How to check if there is an association between clustering output (groups) and phenotypic variables (gender, disease stage)
I am interested to know whether there is any association between my clustering groups and phenotypic features (e.g. gender and Braak stages). I have applied spectral clustering on gene expression data from 200 samples (AD and controls) with a fixed number of clusters = 2. Ideally, I expected all AD samples to be clustered separately from the control samples. Now that I have mixed results, clusters 1 and 2 both have AD and control samples in them. I was wondering if by some kind of analysis I could find out if there is any association between cluster grouping (1 and 2) and phenotypic features such as gender and Braak stages of AD disease, mean figuring out if these variables have any influence on the clustering. Again here, I expect high Braak stages (representing advanced disease stage) to clustered in one cluster and lower (representing early disease stage) in another but again the results are mixed if I plot them.
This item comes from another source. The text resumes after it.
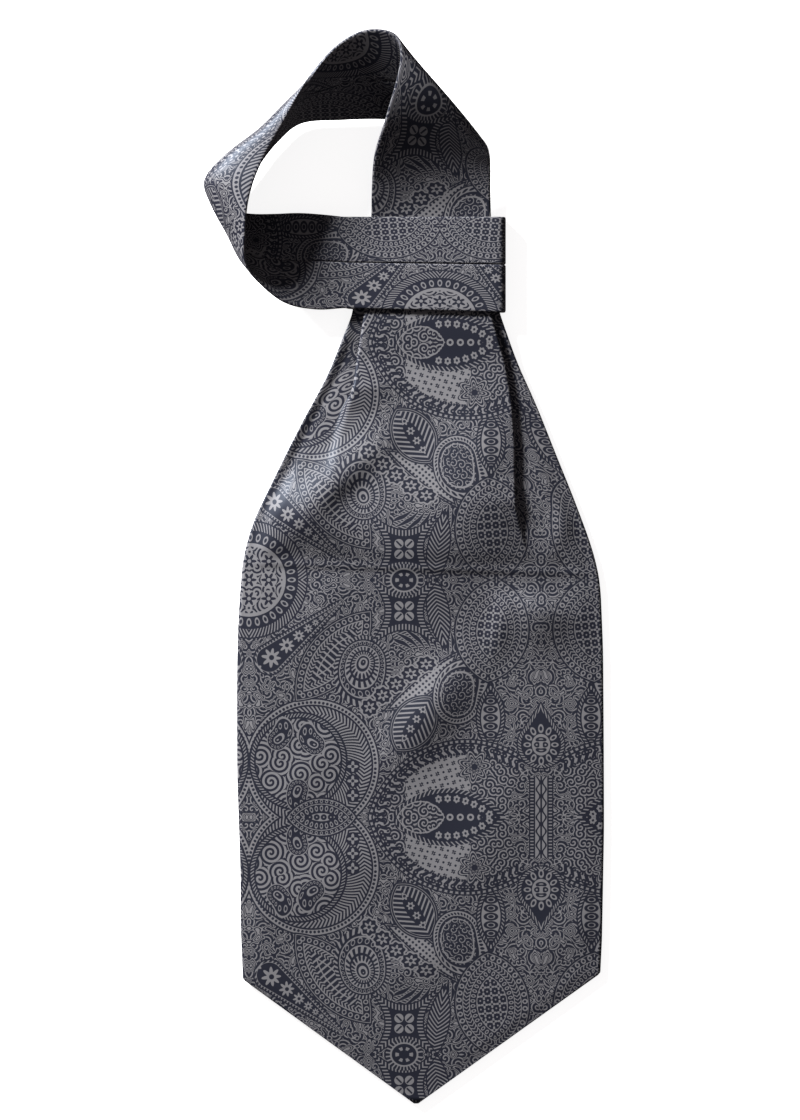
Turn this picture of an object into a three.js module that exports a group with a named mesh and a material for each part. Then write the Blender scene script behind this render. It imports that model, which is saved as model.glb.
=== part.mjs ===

I would like to know if there could be a statistical test that shows the association between these variables and the clustering group.

If somebody knows any such kind of statistical analysis in R then please guide me towards it. Thank you!

If I understand correctly, you have clustered your samples into 2 clusters, and want to know if some categorical variables (such as gender) are more represented in one cluster or another? Why don't classify your samples into the 2 clusters and do Chi-squared tests of over-representation of those variables?